Review & Interview: “not my job” by Headrush

“It’s not my job to be giving almost half of me when it’s just the attention that you crave.” Isn’t that how it often is with people? Especially in today’s world of dating with how everyone is either ghosting or playing games or just otherwise leading someone on. This song tells all about the perils of getting involved with anyone.

Released on February 12, 2022, Headrush’s “not my job” dives into the soul crushing realization of unreciprocated love. Sometimes it’s unintentional, but often the other party knows fully well that they’re leading you on and it’s a brutal blow to the gut. The song speaks to that but also that it’s not your job to stick around to make someone else feel good about themselves.

“Not my job” opens with a catchy guitar riff that is meshed perfectly with the lyrics before percussion and other instruments are added. It’s a feel-good, get your dance on kind of song about doing away with someone who is harming your mental wellbeing, especially when you know they’re never going to change their behavior or feelings.

This song has the same feel-good vibes Headrush’s last two songs “Reckless” and “Wallflower” have. It’s safe to say he may have found his true sound.

Headrush was formed in 2019. The solo project was formed in the basement of his Massachusetts home. He does the songwriting, the instrumentals, and the production of all his music and is inspired by many punk, emo, and alternative bands of the 1990s and early 2000s.

Q&A with Headrush

Q: You started Headrush in 2019. What got you started and into music?

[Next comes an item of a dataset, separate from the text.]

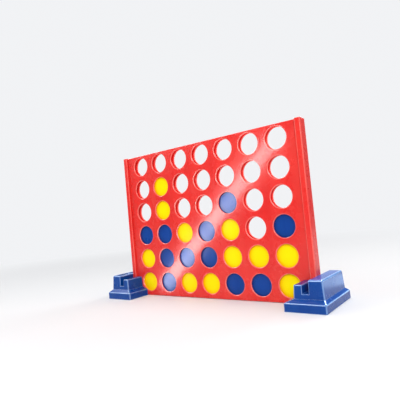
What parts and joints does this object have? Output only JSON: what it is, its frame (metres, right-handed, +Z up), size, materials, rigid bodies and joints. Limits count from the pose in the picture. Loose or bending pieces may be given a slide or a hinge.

HEADRUSH: Well, I started playing classical guitar when I was like five or six, and even though I dreaded the music, that’s when I really fell in love with the instrument. When I was in middle school I had a little punk rock band called No Bueno which ended when I got to high school. During a really rough freshman year, I started recording demos of the songs I was writing and taught myself about music production and mixing. With that, one of my biggest inspirations is Dave Grohl, and after I heard the story of how he wrote and recorded every instrument on the first Foo Fighters record himself, I thought, “Why can’t I do that?”. So that’s what I did; I decided I was going to be a one-man band, writing, recording, and mixing every aspect of my music. The rest is history.

Q: You say you take inspiration from some of the emo, punk, and alternative bands from the 90s and early 2000s. Are there any in particular you draw from most?

HEADRUSH: Like I said earlier, Dave Grohl is a hero of mine, so obviously, Nirvana and Foo Fighters influence a lot of my sound. But I really love this new pop-punk/emo revival wave that’s been going on for the last few years, with bands like The Story So Far and Modern Baseball being a few of the artists that really light me up. I listen to everything though.

Q: I absolutely love “not my job” and the meaning behind the lyrics. What was your creative process in writing and then producing it?

HEADRUSH: For me, I start every song with the music. I’ll write and record the entire arrangement and then let the vibe of what I’ve recorded guide the lyrics a little bit. In the case of not my job, the hook/chorus just kind of came naturally as I was recording the guitar parts of that section. I feel like that’s when I write my best songs; when I don’t have to think about it too much it kind of just pours out of me. I was going for a Top 40ish type pop sound with this record, so I knew starting the chorus, something that people will remember when they listen to it, would be the way to go. I always try to throw in sections that meander away from the typical chord progression that repeats throughout most of the song, because when you bring that main progression back I feel like it has a much bigger impact on the listener.

Q: What has been one of the most significant moments in your musical journey so far?

HEADRUSH: The most significant moments in my music career are just when people hit me up and say things like “Your song really spoke to me, I’ve been there before”, which really makes me feel like I’m doing something right. Recently my music has been getting a lot more attention; I’ve been on the radio, I’ve had articles written about me, people share my stuff on social media, and all of that is great, but knowing that something you wrote moved somebody and that they had an emotional response to it is unbeatable. I feel like that’s the role of any good song; to make people feel something. As long as I’m forging that connection to listeners through my music, I’ll know I’ve done my job.

Q: Who would you love to collaborate with?

HEADRUSH: There are so many people of all different genres I think I could make dope music with. I’d love to work with Ashes to Amber, I think they have a super unique sound and I feel the blend of our music could be something really cool. TWAM is another up-and-coming artist from my area that I think has a lot of potential, so I’d definitely want to work with him too.

Q: Any advice for those wanting to get into a music career?

HEADRUSH: Don’t make music for other people, make music for yourself. Not everyone is going like the songs you write, and not everyone is going to understand your vision. But I promise you if you really love music and you’re writing music that feels true to you, people will notice that and your audience will develop naturally.